In the three years between 1969 and 1972, student activism at TU was particularly robust, prompting responses from both campus and local officials. A key component of student activism during this time was its communal nature; when students on other campuses mobilized, not just in Maryland but across the country, TU students were quick to do the same. This reality validates our modern-day perception of the terms “student” and “activist” being closely related during the 1960s and 1970s. It is also clear that college campuses were frequently sites for political activity and social unrest, which, in the eyes of administrators like Fisher, posed a threat to the university as an institution in part by disrupting learning. However, for many student activists (of the past and of the present), disruption is a necessary component of activism. From their perspective, the work is not at odds with the learning experience, it is part of the learning experience. In fact, despite his view of activism as disruptive, Fisher seems to have come around to the idea that student activism was a part of the learning experience, noting in his 1970 speech that the “tests” posed to the university by student activism were “part of the classic institutional evolution from passivity to creative activism” (Fisher 1970).
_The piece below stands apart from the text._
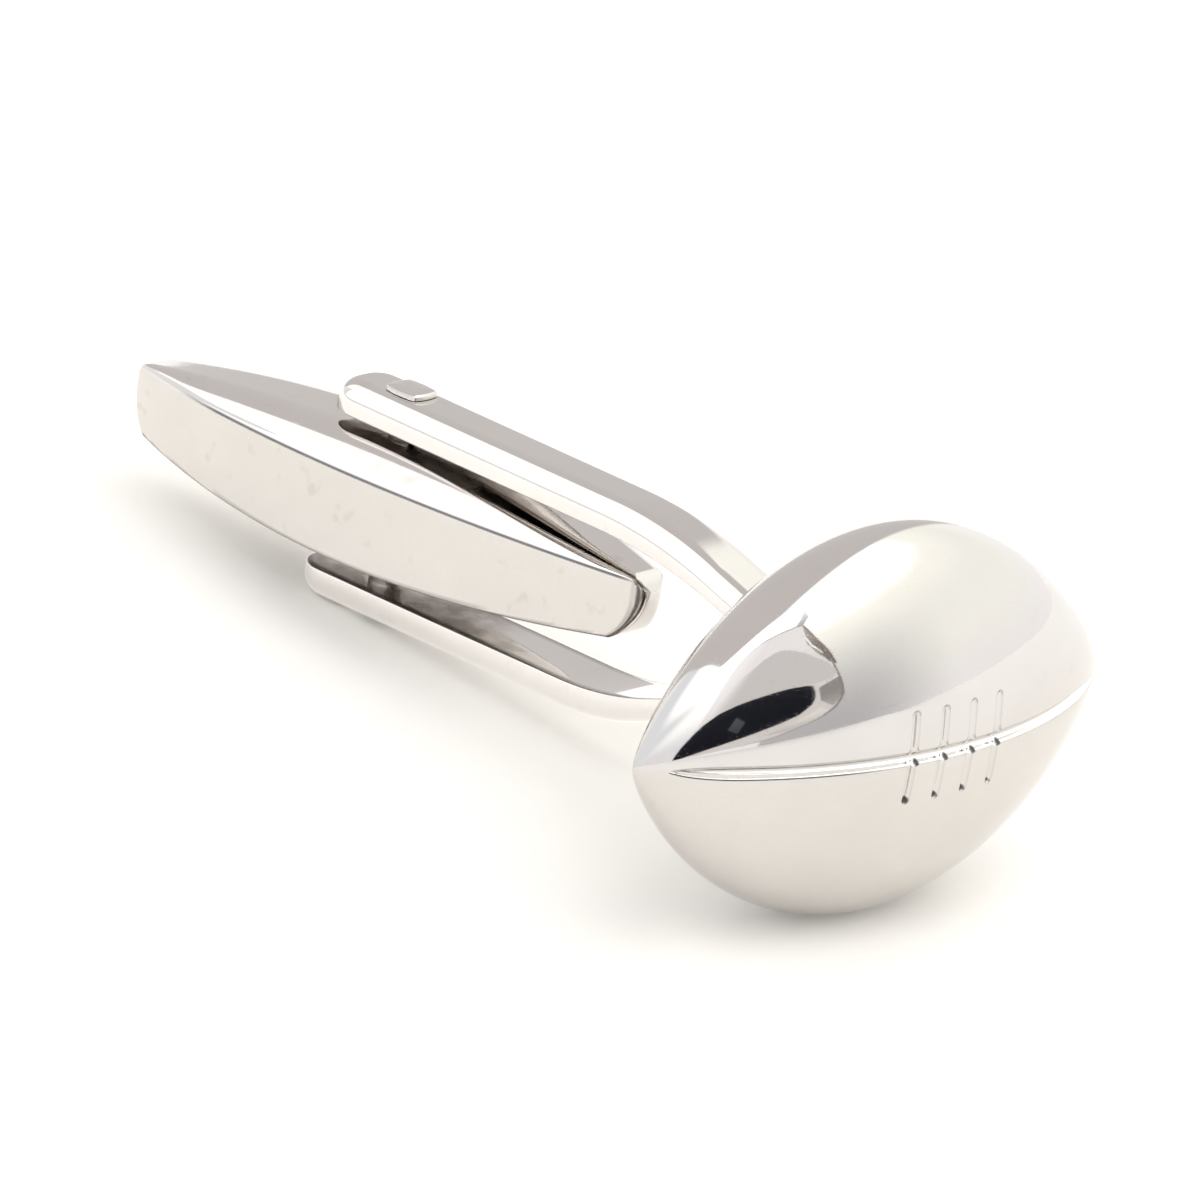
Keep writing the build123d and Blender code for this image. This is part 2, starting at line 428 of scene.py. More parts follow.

Ultimately, while college administrators may have perceived student activism as a threat to their universities, they seem to have understood as well as we do today that student activism was and continues to be an integral part of the college campus.

References

Challmes, Joseph J. 1973. “4 students given probation for role in Towson takeover.” The Sun, April 20, 1973.

Fisher, James. “Statement Before the College Senate, July 1970.” Towson University Special Collections & University Archives, Records of the College Senate, UA 18, Ser. 3, Box 2, folder 1.

Outten, Liam and Christian Koot. 2017. “Linthicum Hall.” Last modified December 7, 2017. https://www.theclio.com/entry/50102

The Sun. 1972. “4 arrested in Towson State protest.” The Sun, November 28, 1972.